我在《中国自信》一书中指出,要实现中共十八大制定的“两个翻番”目标,数学计算很简单,平均7.2%不到的增长,十年就是翻番。因此,近年来,关于中国经济增长速度的各种唱衰言论,围绕着7%,实际上都是项庄舞剑意在沛公,某种程度上就是试图阻碍、放缓或破坏这一目标的实现。对于中国来说,应该保持自信,实事求是面对自己、面对世界,在各种奇谈怪论前保持头脑清新。可以说,未来五到十年的确是中国非常重要的历史时期和转折关头,习总书记引用古人话说:“治大国如烹小鲜”,“夙夜在公”,领导者要有“如履薄冰”的自觉,这既是一种政治态度,也是对于中国经济未来发展应有的态度。中国的经济发展实现十八大制定的目标,在经济总量上超越美国,重新成为世界第一,那一时刻的到来,对于中国乃至世界的影响将会非常巨大,它不仅仅是经济数据的价值,还无可避免地涉及到几百年来一系列西方理论。如果说今天中国提出“三个自信”还有很多人会观望,到那时,中国的自信必将会有更加坚实的基础。到那时,我们可以在一个心平气和的空间里重新审视西方自以为独有的民主、平等、自由等所有理论,同时重新审视西方扣在中国头上的专制、集权、威权等帽子,以证明中国并非没有民主自由的传统,中国并非拒绝民主自由,而是,中国理解和实施的民主自由与西方不完全一样,西方的困境以及摆脱困境的艰难,也说明他们所理解和实施的民主自由的确存在很多问题。

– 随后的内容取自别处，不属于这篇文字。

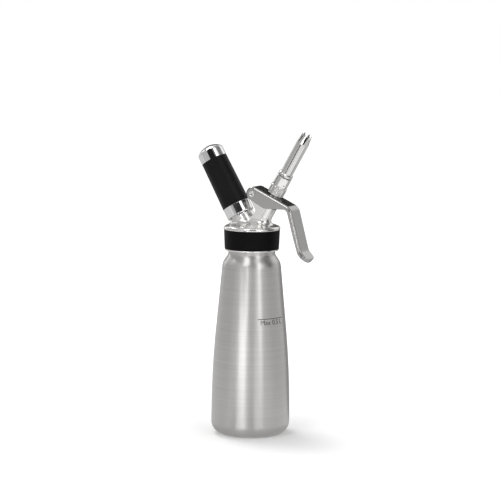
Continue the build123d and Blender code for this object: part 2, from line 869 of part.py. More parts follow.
def lever_channel():
    """Side view of what is open between the cheeks."""
    line = skin(sheet)
    tip = line[-1] @ 1
    below = -3 * cheek_depth
    deep_tip = tip + square_in(end_turn) * 2 * flange_depth
    deep_middle = Vector(plate_length / 2, 2 * below)
    deep_eye = Vector(0, below)
    closing = [
        Line(tip, deep_tip),
        Line(deep_tip, deep_middle),
        Line(deep_middle, deep_eye),
        Line(deep_eye, line[0] @ 0),
    ]
    finger = make_face(line + closing)
    eye = Circle(plate_above_pivot - sheet)
    eye += outline((-plate_start, 0), (0, 0), (0, below), (-plate_start, below))
    back_end = -plate_start - plate_above_pivot
    back = outline(
        (-plate_start, 2 * plate_above_pivot),
        (-plate_start, below),
        (back_end, below),
        (back_end, 2 * plate_above_pivot),
    )
    return finger + eye + back


def skin_edges(body):
    """The edges along both sides of the skin and round the tip."""
    line = Wire(skin(0))
    tip = line @ 1

    def on_skin(edge):
        spots = [lever_plane.to_local_coords(edge @ mark) for mark in (0, 0.3, 0.7, 1)]
        beside = all(line.distance_to(Vertex(spot.X, spot.Y, 0)) < 0.02 for spot in spots)
        across = abs(spots[0].Z - spots[-1].Z) > lever_half
        at_tip = (Vector(spots[0].X, spots[0].Y) - tip).length < 0.1
        return beside and (at_tip or not across)

    return [edge for edge in body.edges() if on_skin(edge)]


def tip_trim(inset):
    """What comes off the tip to round its two corners, for a skin set in by the sheet."""
    tip = skin(inset)[-1] @ 1
    origin = lever_plane.from_local_coords(tip)
    ahead = lever_plane.from_local_coords(tip + toward(end_turn)) - origin
    outward = lever_plane.from_local_coords(tip - square_in(end_turn)) - origin
    width = 2 * (lever_half - inset)
    corner = tip_corner - inset
    whole = Pos(-corner / 2, 0) * Rectangle(corner + 2 * cut_past, width + 2 * cut_past)
    kept = Pos(-1.5 * corner, 0) * RectangleRounded(3 * corner, width, corner)
    tip_plane = Plane(origin=origin, x_dir=ahead, z_dir=outward)
    return extrude(tip_plane * (whole - kept), 4 * flange_depth, both=True)


def lever():
    """Pressed steel lever: a channel over the lug, bent down into the finger part with a curled tip."""
    body = extrude(lever_plane * lever_side(), lever_half, both=True)
    for side in (-1, 1):
        body = fillet([edge for edge in skin_edges(body) if side * edge.center().Y > 1], bend_round)
    channel = extrude(lever_plane * lever_channel(), channel_half, both=True)
    body = body - tip_trim(0) - (channel - tip_trim(sheet))
    hole = Rot(90, 0, 0) * Cylinder(plate_hole_radius, 4 * plate_above_pivot)
    body -= lever_plane * (Pos(lever_arm + plate_hole_shift, plate_above_pivot) * hole)
    return body - crossbar(pivot_pin_radius + shaft_gap, 4 * lever_half, pivot.X, pivot.Z)


def pivot_pin():
    """Riveted pin through the lever's cheeks and the head's lug, with a dished head each side."""
    head_low = lever_half + touch_gap
    head_face = head_low + pivot_head_thick
    half = turned(
        (0, 0),
        (pivot_pin_radius, 0),
        (pivot_pin_radius, head_low),
        (pivot_head_radius, head_low),
        (pivot_head_radius, head_face, fine_break),
        (pivot_dish_radius, head_face),
        (pivot_dimple_radius, head_face - pivot_dish_depth),
        (pivot_dimple_radius, head_face - pivot_dimple_depth),
        (0, head_face - pivot_dimple_depth),
    )
    return Pos(pivot.X, 0, pivot.Z) * Rot(90, 0, 0) * (half + mirror(half, Plane.XY))


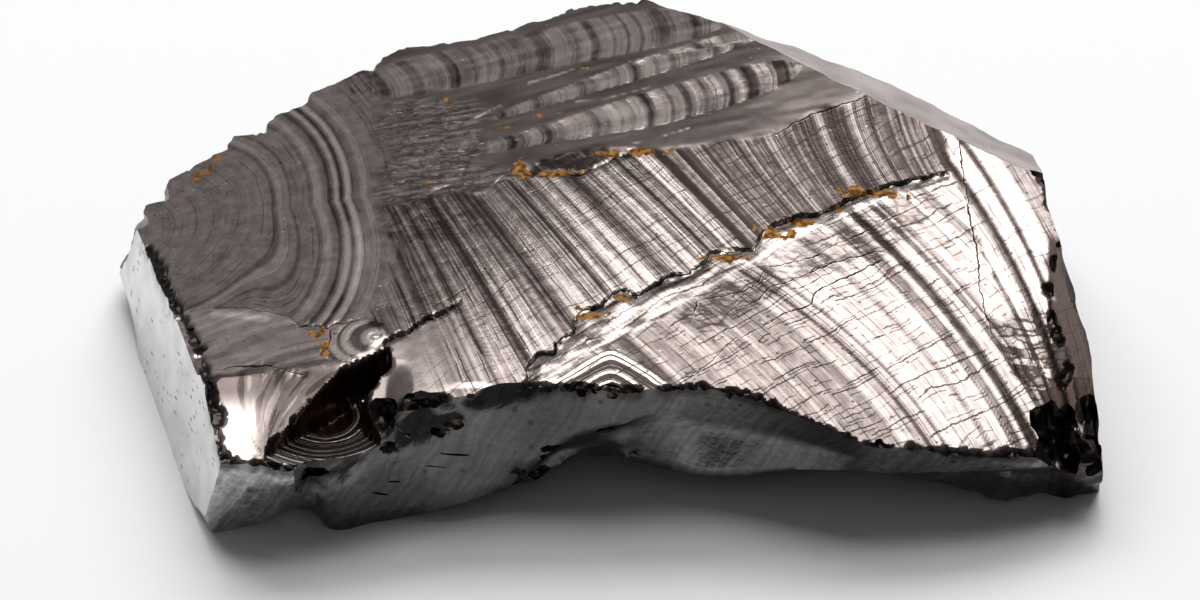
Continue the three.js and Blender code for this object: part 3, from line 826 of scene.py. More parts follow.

有些人不甘于西方理论的失败,把十八大目标的实现视为末日来临,视为最后抵抗的最后机会,他们很可能无所不用其极,因而,在那个时刻即将到来的这段时间里,各种各样唱衰中国经济的论调,可以预见还将不断从各个角度掀起一个个高潮。为此,我们也许应该感谢那些崩溃论、危机论的制造者,因为,他们基于中国经济迅速崩溃的渴望,竭力寻找中国经济的病症,某种程度上,他们寻找到的问题可能是准确的,可能是被我们忽视的。只不过,站在不同的立场,他们用放大镜寻找中国经济的毛病,找到这个那个病灶,目的并不是治病救人,而是幸灾乐祸地宣布:我说它要死了吧!面对各种唱衰中国经济的论调,我们可以抱着孔子“三人行必有我师”的态度,不妨听一听,想一想。但是,“三人行必有我师”并不是说要对别人言听计从,而是要立足自身,独立做出符合自己实际的判断和决定。